6. Architectural Variants Leveraging Spectrogram Losses

Models exploiting spectrogram-based losses have developed several architectural innovations.

Auxiliary MR-STFT Loss: Used as a secondary or “co-supervision” loss in fast waveform generation (Yamamoto et al., 2019, Song et al., 2021).
Multi-Branch Decoders: Each branch is supervised using a specific resolution, with all outputs fused for the final waveform (Shi et al., 2023). This reduces conflicting gradients and improves feature learning.
Time-Frequency Attention: Attention over time and frequency axes is explicitly integrated to further exploit spectrogram-based supervision (Wan et al., 2023).
Perceptually Weighted STFT Losses: Training targets can be focused on perceptually sensitive frequency regions derived from speech statistics (Song et al., 2021), emphasizing auditory salience.
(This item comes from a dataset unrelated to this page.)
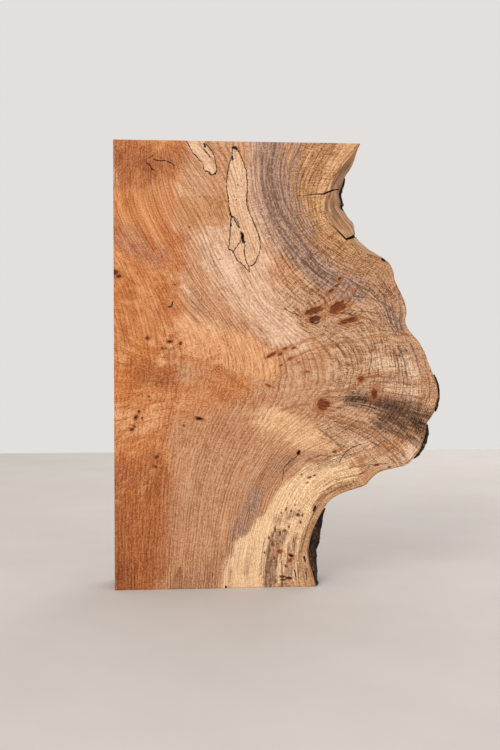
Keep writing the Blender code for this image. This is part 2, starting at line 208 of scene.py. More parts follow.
# The wood's tones, laid one over another. Each is a colour and soft strokes: a line, the half width of
# full colour, how far it fades beyond, and its strength.
BASE_TONE = (0.53, 0.262, 0.132)
TONES = [
    {"name": "heart_orange", "colour": (0.550, 0.208, 0.073), "strokes": [
        ([(2, 95), (4, 130), (6, 160), (8, 200), (10, 240), (14, 275)], 22, 34, 1.0),
        ([(30, 215), (35, 245)], 12, 16, 0.6), ([(10, 305), (34, 318)], 14, 18, 0.55),
        ([(48, 215), (60, 195), (75, 185)], 8, 14, 0.6), ([(55, 152), (96, 162)], 7, 14, 0.7),
        ([(68, 130), (98, 130)], 6, 16, 0.2), ([(15, 353), (50, 353)], 4, 6, 0.9),
    ]},
    {"name": "burnt_orange", "colour": (0.53, 0.172, 0.042), "strokes": [
        ([(1, 150), (8, 160), (18, 178), (22, 190)], 5, 11, 0.7),
        ([(52, 196), (66, 182), (78, 178)], 2, 8, 0.4), ([(40, 140), (50, 158)], 3, 9, 0.25),
        ([(2, 236), (14, 241)], 2, 6, 0.5), ([(12, 112), (30, 108)], 2, 8, 0.35),
        ([(84, 174), (98, 168)], 3, 7, 0.45),
    ]},
    {"name": "heart_red", "colour": (0.37, 0.114, 0.036), "strokes": [
        ([(4, 0), (8, 30), (10, 60), (11, 78)], 16, 22, 1.0),
        ([(28, 20), (30, 60), (30, 84)], 6, 22, 0.6), ([(2, 345), (24, 340)], 8, 12, 0.85),
        ([(20, 328), (38, 333), (50, 342)], 6, 10, 0.75), ([(0, 322), (12, 330)], 4, 8, 0.5),
        ([(24, 172), (40, 170)], 5, 10, 0.9), ([(1, 251)], 2.0, 4, 0.45),
        ([(30, 106), (36, 98)], 3, 6, 0.6), ([(82, 158), (104, 152), (120, 147)], 3, 7, 0.4),
        ([(8, 234), (17, 237)], 1, 4, 0.5), ([(24, 190), (40, 178)], 3, 7, 0.3),
    ]},
    {"name": "plum", "colour": (0.44, 0.178, 0.085), "strokes": [
        ([(0, 284), (14, 277), (34, 266)], 5, 11, 0.95), ([(84, 130), (100, 122)], 4, 12, 0.45),
        ([(30, 212), (44, 222)], 3, 8, 0.3),
    ]},
    {"name": "deep_red", "colour": (0.24, 0.066, 0.02), "strokes": [
        ([(2, 0), (5, 16)], 6, 16, 0.5), ([(32, 169), (39, 167)], 3, 6, 0.3),
        ([(24, 336), (34, 334)], 3, 6, 0.5), ([(49, 0), (50, 14)], 1.5, 5, 0.7),
        ([(0, 84), (20, 83)], 2, 8, 0.25),
    ]},
    {"name": "low_brown", "colour": (0.40, 0.192, 0.098), "strokes": [
        ([(58, -2), (76, 8), (92, 16)], 8, 18, 0.65), ([(70, 60), (80, 100), (96, 118)], 6, 16, 0.25),
        ([(98, 36), (104, 52), (111, 74), (126, 94), (138, 102)], 4, 9, 0.7),
    ]},
    {"name": "light_orange", "colour": (0.69, 0.328, 0.148), "strokes": [
        ([(52, 205), (75, 196), (100, 190), (118, 180)], 8, 12, 0.9), ([(0, 140), (12, 136)], 5, 8, 0.85),
        ([(26, 130), (34, 143)], 4, 7, 0.55), ([(24, 290), (40, 300), (44, 314)], 6, 12, 0.25),
        ([(30, 198), (36, 198)], 1.5, 4, 0.6), ([(38, 182), (42, 190), (50, 186)], 2, 5, 0.7),
        ([(86, 180), (98, 172)], 2, 4, 0.5), ([(4, 182), (10, 190)], 2, 5, 0.5),
        ([(14, 154), (24, 160)], 2, 5, 0.35), ([(48, 152), (60, 150)], 3, 7, 0.4),
        ([(6, 120), (20, 124)], 2, 5, 0.35),
    ]},
    {"name": "honey", "colour": (0.75, 0.436, 0.235), "strokes": [
        ([(122, 136), (135, 131), (152, 121), (172, 117)], 4, 14, 0.8),
        ([(60, 215), (80, 208)], 3, 8, 0.4),
    ]},
    {"name": "pale", "colour": (0.725, 0.458, 0.305), "strokes": [
        ([(84, 272), (98, 250), (113, 235), (130, 214)], 8, 22, 0.68),
        ([(62, 340), (66, 318), (74, 312)], 4, 10, 0.2), ([(98, 236), (116, 222)], 6, 10, 0.2),
        ([(135, 205), (150, 196)], 5, 10, 0.6), ([(118, 262), (112, 280), (112, 300)], 5, 9, 0.6),
        ([(50, 248), (62, 236)], 3, 8, 0.35), ([(82, 264), (86, 248)], 4, 10, 0.5),
        ([(46, 286), (54, 300), (50, 320)], 1.5, 5, 0.3),
    ]},
    {"name": "amber", "colour": (0.50, 0.228, 0.098), "strokes": [
        ([(55, 307), (92, 309)], 3.5, 2.5, 0.9), ([(57, 299), (70, 300), (90, 301)], 5, 3, 0.75),
        ([(62, 293), (76, 294), (84, 292)], 3, 3, 0.55),
    ]},
    {"name": "ochre", "colour": (0.46, 0.232, 0.104), "strokes": [
        ([(160, 356), (155, 335), (153, 318), (156, 301), (166, 288), (180, 277), (196, 266),
         (212, 259)], 11, 8, 1.0),
    ]},
    {"name": "straw", "colour": (0.62, 0.345, 0.17), "strokes": [
        ([(186, 354), (178, 343), (171, 331), (166, 318), (164, 305), (168, 295)], 2.5, 6, 0.75),
        ([(156, 350), (152, 338)], 1, 4, 0.4), ([(180, 284), (190, 274)], 1, 4, 0.4),
    ]},
    {"name": "burl_tan", "colour": (0.53, 0.298, 0.170), "strokes": [
        ([(172, 232), (196, 208), (208, 185), (208, 160), (195, 140)], 22, 20, 0.85),
        ([(150, 160), (180, 165)], 10, 14, 0.5), ([(228, 215), (246, 180), (250, 150)], 10, 16, 0.6),
    ]},
    {"name": "grey_pale", "colour": (0.56, 0.345, 0.235), "strokes": [
        ([(112, 356), (111, 335), (112, 318), (116, 300), (122, 286), (132, 271)], 3, 6, 0.75),
        ([(146, 100), (156, 98), (166, 101)], 1, 5, 0.4), ([(103, 84), (112, 96)], 1, 6, 0.4),
    ]},
    {"name": "grey", "colour": (0.375, 0.222, 0.157), "strokes": [
        ([(123, 356), (124, 335), (126, 318), (130, 300), (137, 285), (146, 271), (158, 258), (172, 246),
         (190, 238)], 7, 8, 0.8),
        ([(146, 350), (141, 335), (141, 315), (147, 300), (158, 286)], 3, 5, 0.55),
        ([(190, 240), (210, 232), (226, 214)], 5, 12, 0.28), ([(232, 158), (242, 144)], 3, 8, 0.4),
        ([(103, 46), (107, 60), (112, 74)], 3, 9, 0.55), ([(99, 30), (102, 44)], 1, 5, 0.5),
        ([(232, 190), (236, 170)], 1.5, 5, 0.5), ([(60, 230), (68, 222)], 2, 5, 0.3),
        ([(72, 270), (80, 258)], 2, 6, 0.35), ([(198, 258), (218, 246)], 5, 9, 0.3),
        ([(218, 222), (228, 208)], 2, 6, 0.5),
    ]},
    {"name": "cream", "colour": (0.83, 0.545, 0.308), "strokes": [
        ([(96, -2), (99, 15), (104, 30)], 8, 8, 0.95), ([(110, 30), (121, 46)], 8, 7, 0.95),
        ([(128, 46), (137, 62), (148, 76), (161, 87), (182, 94)], 11.5, 5, 1.0),
        ([(112, 0), (130, 30), (146, 52)], 12, 8, 0.85), ([(146, 4), (146, 30)], 6, 6, 0.5),
    ]},
    {"name": "leg_grey", "colour": (0.41, 0.226, 0.136), "strokes": [
        ([(124, -2), (123, 12), (126, 30), (133, 43)], 1.8, 7, 0.8),
        ([(130, 54), (140, 58), (146, 60)], 1.5, 4, 0.6),
        ([(136, -2), (139, 14), (142, 30), (144, 40)], 1.5, 4, 0.6),
        ([(92, 30), (95, 50), (100, 62)], 1.5, 6, 0.5), ([(91, 0), (92, 16)], 0.8, 3, 0.4),
        ([(104, 12), (107, 28)], 0.8, 3, 0.45), ([(158, 96), (168, 100), (186, 104)], 2, 6, 0.5),
        ([(134, 97), (148, 104), (168, 108)], 2, 7, 0.35),
    ]},
    {"name": "rim_tan", "colour": (0.50, 0.270, 0.134), "strokes": [
        ([(200, 83), (186, 80), (176, 76), (168, 69), (162, 59), (157, 48), (153, 38), (151, 24),
         (154, 8), (157, -2)], 2.8, 3.0, 0.85),
        ([(228, 98), (212, 95), (202, 89)], 3, 6, 0.5),
    ]},
    {"name": "bleached", "colour": (0.74, 0.50, 0.33), "strokes": [
        ([(234, 182), (241, 172)], 2.5, 5, 0.9), ([(206, 182), (222, 178)], 2, 6, 0.7),
        ([(233, 104), (242, 112)], 4, 5, 0.8), ([(190, 115), (202, 110)], 3, 6, 0.5),
        ([(206, 101), (224, 101)], 3, 5, 0.5), ([(222, 160), (240, 156)], 3, 4, 0.7),
    ]},
    {"name": "burl_shade", "colour": (0.100, 0.048, 0.026), "strokes": [
        ([(222, 140), (234, 137), (247, 132)], 5, 15, 1.0),
        ([(190, 152), (206, 147), (222, 142)], 1.5, 10, 1.0), ([(232, 128), (245, 120)], 3, 10, 0.8),
        ([(205, 240), (224, 236)], 1.5, 7, 0.3), ([(210, 134), (224, 124)], 0.5, 7, 0.6),
    ]},
]  # fmt: skip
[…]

7. Limitations and Open Challenges

Single-output networks often struggle to satisfy the potentially conflicting gradients arising from losses at multiple resolutions (Shi et al., 2023). Using separate decoder branches or carefully selecting "stationary" resolutions in the encoder can partially address this. Determining optimal STFT configurations remains empirical, as does the trade-off between log-magnitude and spectral convergence terms. Another challenge involves phase reconstruction: while SI-SDR and complex-domain losses indirectly improve phase, most MR-STFT formulations remain magnitude-centric. Recent works (e.g., (Tamiti et al., 30 Jun 2025)) suggest that careful selection of which spectral components to supervise (e.g., real vs. imaginary) yields the best trade-off for perceptual and objective scores.

In summary, spectrogram-based loss functions, especially multi-resolution STFT losses and their perceptually aware extensions, are now central to state-of-the-art speech and audio models. They exploit the local stationarity and auditory-relevant patterns in time-frequency representations to drive consistent improvements in both algorithmic and human-perceptual metrics across waveform generation, enhancement, and super-resolution tasks (Yamamoto et al., 2019, Song et al., 2021, Tamiti et al., 30 Jun 2025, Wan et al., 2023, Shi et al., 2023).